Absorbing future shocks As mentioned, future investment returns are unpredictable. That said, you can learn some lessons from the recent and distant past. Basic, prudent steps include the following:
Diversify. Holding different types of assets can reduce overall portfolio risk. An investor with a 50-50 portfolio, for example, between stocks and bonds, would have fared better than a 100% stock investor during the 2008–2009 crash. The diversified investor might have been more likely to stay in stocks, and then benefitted from the subsequent rebound. Adding more asset classes may help to smooth out long-term volatility.
Invest regularly. Some financial advisors advocate a strategy of dollar cost averaging, in which you invest a fixed amount periodically, perhaps every month. If you save for retirement by investing in your company’s 401(k) plan, you probably are using this approach.  With dollar cost averaging, you buy more fund shares or stock shares when prices are down, fewer shares when prices are up. Over time, this will lower your cost per share and can lead to higher profits.
Allocate and rebalance. You should have a plan for your investing, rather than relying on tips and rumors. Studies show that asset allocation is vital to a successful investment plan—you might aim to have certain portions of your portfolio in stocks, bonds, foreign securities, and perhaps in other asset classes as well.

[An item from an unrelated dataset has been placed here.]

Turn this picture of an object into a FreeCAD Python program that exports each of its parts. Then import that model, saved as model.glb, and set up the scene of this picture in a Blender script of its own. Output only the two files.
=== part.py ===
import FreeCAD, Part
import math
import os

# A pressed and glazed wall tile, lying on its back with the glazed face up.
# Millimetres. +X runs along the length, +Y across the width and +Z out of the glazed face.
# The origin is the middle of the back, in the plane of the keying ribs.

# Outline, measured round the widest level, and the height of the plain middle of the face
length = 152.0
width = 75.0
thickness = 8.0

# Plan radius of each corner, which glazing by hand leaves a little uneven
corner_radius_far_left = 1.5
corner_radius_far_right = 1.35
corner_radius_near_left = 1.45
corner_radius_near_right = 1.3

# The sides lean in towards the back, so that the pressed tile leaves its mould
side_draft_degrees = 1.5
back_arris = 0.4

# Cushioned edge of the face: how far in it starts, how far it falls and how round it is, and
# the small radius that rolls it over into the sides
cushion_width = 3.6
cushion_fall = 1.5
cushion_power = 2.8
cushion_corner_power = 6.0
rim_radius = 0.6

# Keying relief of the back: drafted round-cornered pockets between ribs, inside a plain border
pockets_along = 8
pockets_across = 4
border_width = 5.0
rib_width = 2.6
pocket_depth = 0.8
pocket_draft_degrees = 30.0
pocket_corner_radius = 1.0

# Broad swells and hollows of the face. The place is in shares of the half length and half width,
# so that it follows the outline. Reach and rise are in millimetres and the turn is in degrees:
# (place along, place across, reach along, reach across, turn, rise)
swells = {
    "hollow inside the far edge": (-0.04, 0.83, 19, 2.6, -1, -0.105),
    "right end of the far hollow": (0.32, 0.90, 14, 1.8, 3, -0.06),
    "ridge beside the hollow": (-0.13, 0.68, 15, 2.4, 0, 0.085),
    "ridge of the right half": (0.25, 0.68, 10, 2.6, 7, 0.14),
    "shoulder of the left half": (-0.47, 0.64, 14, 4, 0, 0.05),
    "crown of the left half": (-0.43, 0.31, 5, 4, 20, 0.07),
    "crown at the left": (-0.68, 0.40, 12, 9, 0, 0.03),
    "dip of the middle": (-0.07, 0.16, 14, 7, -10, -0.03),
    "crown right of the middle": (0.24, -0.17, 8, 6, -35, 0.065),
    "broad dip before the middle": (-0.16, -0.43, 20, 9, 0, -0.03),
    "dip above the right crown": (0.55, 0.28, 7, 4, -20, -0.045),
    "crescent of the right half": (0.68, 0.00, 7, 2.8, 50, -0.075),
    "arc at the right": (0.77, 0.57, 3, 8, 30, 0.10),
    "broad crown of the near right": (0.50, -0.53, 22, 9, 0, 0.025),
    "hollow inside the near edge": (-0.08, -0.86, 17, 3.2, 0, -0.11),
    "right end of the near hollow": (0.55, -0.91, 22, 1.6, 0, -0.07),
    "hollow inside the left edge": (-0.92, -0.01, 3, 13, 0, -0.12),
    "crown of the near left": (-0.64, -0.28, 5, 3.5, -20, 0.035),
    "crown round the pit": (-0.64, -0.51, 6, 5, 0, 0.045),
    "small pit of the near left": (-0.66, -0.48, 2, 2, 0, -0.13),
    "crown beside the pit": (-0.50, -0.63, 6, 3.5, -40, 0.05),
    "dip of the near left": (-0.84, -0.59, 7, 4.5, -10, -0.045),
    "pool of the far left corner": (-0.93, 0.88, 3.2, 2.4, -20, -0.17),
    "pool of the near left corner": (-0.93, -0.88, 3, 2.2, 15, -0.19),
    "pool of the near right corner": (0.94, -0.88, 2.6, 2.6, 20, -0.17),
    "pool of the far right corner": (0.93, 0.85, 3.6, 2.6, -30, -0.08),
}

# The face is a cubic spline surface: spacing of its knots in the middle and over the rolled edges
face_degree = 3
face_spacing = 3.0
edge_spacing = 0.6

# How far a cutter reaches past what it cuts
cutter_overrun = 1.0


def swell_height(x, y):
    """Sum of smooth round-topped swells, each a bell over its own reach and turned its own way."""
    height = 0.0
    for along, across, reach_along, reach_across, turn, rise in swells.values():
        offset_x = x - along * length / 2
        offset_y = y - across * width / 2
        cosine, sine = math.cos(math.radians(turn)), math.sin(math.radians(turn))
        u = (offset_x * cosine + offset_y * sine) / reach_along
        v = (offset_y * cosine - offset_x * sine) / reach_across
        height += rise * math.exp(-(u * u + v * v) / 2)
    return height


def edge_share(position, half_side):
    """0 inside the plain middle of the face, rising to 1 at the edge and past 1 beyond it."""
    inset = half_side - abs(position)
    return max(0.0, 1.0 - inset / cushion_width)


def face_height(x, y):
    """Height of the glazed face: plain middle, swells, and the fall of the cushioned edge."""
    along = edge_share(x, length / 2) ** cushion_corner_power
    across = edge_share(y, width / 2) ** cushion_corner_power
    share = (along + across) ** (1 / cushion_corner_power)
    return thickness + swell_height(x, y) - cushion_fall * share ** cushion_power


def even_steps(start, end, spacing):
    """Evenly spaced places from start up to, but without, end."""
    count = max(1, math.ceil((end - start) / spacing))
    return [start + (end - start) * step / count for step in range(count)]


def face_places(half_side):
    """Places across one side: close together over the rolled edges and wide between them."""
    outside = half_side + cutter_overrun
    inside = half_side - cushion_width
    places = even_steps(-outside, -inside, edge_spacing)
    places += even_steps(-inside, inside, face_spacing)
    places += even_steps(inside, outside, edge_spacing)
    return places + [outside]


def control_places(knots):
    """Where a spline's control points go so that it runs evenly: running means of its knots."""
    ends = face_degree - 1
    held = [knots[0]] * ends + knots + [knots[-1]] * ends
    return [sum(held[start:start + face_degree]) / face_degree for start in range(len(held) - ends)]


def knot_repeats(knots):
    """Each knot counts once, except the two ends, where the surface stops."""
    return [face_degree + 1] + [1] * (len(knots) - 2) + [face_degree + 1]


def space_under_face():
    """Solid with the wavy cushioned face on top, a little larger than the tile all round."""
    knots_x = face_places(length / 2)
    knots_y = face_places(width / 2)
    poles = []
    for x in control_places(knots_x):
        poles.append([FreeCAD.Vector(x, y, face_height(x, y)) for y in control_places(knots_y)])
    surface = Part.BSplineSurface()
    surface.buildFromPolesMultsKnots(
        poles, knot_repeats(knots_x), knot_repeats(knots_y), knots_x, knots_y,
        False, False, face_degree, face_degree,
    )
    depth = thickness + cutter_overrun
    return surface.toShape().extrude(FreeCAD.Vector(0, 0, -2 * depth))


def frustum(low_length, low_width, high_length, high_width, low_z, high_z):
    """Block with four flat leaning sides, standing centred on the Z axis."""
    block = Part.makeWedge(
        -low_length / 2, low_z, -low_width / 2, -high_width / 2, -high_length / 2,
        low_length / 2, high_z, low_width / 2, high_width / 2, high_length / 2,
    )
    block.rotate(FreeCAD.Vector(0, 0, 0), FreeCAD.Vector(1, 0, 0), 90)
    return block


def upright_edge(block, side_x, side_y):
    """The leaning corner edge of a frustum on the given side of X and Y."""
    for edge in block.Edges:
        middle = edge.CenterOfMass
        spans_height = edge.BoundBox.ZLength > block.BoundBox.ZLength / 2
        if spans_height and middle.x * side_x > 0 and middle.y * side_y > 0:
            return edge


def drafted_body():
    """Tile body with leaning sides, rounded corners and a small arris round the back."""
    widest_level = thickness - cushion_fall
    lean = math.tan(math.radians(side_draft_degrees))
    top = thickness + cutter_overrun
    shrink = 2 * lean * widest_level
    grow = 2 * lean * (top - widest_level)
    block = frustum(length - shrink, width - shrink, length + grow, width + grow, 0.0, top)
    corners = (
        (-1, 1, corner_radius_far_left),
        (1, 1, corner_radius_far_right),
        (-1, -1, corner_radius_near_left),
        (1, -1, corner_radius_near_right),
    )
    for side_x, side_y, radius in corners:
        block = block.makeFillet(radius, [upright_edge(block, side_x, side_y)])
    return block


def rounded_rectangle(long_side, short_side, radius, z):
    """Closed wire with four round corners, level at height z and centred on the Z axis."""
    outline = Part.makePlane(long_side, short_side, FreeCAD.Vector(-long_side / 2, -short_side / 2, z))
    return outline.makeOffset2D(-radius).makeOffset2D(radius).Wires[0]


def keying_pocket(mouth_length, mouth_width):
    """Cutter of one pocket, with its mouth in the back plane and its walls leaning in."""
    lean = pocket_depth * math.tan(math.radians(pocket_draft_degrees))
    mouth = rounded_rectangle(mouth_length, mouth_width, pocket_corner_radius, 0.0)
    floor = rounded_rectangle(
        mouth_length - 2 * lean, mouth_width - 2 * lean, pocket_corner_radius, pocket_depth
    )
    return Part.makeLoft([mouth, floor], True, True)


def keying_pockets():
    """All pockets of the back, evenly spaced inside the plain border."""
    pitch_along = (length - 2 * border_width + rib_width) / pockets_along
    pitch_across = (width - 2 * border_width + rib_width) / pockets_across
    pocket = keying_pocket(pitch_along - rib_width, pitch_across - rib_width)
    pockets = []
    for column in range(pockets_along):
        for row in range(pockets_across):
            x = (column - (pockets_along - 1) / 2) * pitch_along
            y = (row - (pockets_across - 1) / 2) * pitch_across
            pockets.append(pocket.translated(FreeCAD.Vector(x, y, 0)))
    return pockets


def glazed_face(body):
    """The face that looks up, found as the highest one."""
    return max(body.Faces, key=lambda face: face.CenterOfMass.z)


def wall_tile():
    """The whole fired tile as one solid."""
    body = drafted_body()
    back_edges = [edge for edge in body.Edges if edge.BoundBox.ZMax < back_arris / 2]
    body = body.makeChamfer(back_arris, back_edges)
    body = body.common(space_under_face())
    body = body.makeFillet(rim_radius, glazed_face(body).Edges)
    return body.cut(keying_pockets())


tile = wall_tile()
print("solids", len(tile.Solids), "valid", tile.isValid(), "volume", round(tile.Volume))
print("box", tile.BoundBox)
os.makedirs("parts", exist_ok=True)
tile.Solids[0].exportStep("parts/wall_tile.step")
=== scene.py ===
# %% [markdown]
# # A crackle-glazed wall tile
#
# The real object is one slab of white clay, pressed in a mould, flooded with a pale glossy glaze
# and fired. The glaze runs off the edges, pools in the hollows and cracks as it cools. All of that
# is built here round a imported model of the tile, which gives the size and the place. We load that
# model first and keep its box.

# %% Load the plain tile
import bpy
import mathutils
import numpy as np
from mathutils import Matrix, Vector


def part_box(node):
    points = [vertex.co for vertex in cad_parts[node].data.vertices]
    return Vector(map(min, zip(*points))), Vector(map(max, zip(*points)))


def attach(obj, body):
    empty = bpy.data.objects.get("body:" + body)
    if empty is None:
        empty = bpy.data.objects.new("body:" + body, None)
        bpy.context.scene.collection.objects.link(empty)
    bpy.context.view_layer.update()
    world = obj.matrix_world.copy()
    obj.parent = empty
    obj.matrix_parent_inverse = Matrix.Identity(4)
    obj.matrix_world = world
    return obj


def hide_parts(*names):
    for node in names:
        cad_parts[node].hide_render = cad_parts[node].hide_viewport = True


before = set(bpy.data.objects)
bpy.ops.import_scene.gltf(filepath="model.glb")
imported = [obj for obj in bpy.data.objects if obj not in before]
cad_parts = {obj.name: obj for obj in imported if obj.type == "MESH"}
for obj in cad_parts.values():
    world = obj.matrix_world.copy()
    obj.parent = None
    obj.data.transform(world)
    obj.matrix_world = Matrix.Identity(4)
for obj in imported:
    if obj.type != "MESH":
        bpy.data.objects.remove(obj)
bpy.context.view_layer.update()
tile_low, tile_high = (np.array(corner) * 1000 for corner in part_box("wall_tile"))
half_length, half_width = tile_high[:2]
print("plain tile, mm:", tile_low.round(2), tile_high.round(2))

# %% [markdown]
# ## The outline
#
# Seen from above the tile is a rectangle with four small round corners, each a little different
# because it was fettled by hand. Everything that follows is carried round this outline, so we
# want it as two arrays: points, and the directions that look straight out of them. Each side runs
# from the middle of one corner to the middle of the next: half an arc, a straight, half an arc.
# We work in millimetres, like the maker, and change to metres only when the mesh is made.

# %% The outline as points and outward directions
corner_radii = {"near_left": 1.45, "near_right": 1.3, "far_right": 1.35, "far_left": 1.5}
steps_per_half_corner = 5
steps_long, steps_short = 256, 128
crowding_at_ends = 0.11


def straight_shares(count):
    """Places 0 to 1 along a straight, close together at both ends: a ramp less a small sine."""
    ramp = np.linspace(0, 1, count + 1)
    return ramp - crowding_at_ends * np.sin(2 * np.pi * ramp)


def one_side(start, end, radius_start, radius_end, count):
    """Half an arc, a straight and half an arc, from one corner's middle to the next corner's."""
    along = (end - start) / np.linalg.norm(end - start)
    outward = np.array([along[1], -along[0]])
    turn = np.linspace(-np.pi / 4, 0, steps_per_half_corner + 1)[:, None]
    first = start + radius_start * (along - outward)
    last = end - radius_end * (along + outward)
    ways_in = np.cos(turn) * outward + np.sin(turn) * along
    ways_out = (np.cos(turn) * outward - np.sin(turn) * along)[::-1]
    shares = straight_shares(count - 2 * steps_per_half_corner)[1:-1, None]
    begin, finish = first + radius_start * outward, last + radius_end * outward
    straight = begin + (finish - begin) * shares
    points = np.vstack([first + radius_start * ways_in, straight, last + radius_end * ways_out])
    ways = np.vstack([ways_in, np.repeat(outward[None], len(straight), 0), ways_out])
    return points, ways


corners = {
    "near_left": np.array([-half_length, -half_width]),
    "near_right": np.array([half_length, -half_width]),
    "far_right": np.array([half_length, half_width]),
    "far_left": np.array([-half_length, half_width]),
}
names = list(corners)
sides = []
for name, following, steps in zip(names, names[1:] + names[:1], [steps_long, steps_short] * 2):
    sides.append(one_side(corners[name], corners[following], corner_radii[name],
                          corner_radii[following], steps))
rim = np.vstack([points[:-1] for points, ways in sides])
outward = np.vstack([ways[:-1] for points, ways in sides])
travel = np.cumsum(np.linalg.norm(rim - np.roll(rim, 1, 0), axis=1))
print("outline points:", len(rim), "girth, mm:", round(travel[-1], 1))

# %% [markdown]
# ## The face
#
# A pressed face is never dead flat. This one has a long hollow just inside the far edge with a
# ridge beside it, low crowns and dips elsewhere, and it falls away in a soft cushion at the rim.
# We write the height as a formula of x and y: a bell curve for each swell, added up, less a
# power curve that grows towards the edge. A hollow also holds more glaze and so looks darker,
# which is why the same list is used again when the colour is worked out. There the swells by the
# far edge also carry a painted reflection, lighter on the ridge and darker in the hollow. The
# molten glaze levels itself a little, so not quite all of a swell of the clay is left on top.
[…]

From time to time, revisit your allocation and bring it back into line. If you want 60% exposure to U.S. stocks, for example, but a bull market brings that allocation up to 75%, you might sell some stocks and reinvest in other assets to get back to your desired position.
Use tax tactics. Selling securities that have lost value can produce capital losses, which offer tax benefits. Those losses can offset capital gains you take, whereas net losses up to $3,000 can be deducted on your tax return each year. Excess losses carry over to future years, where they’ll deliver the same tax benefits. Be sure not to reinvest in the security you’ve sold at a loss within 30 days. That’s considered a wash sale, which will deprive you of the tax benefit.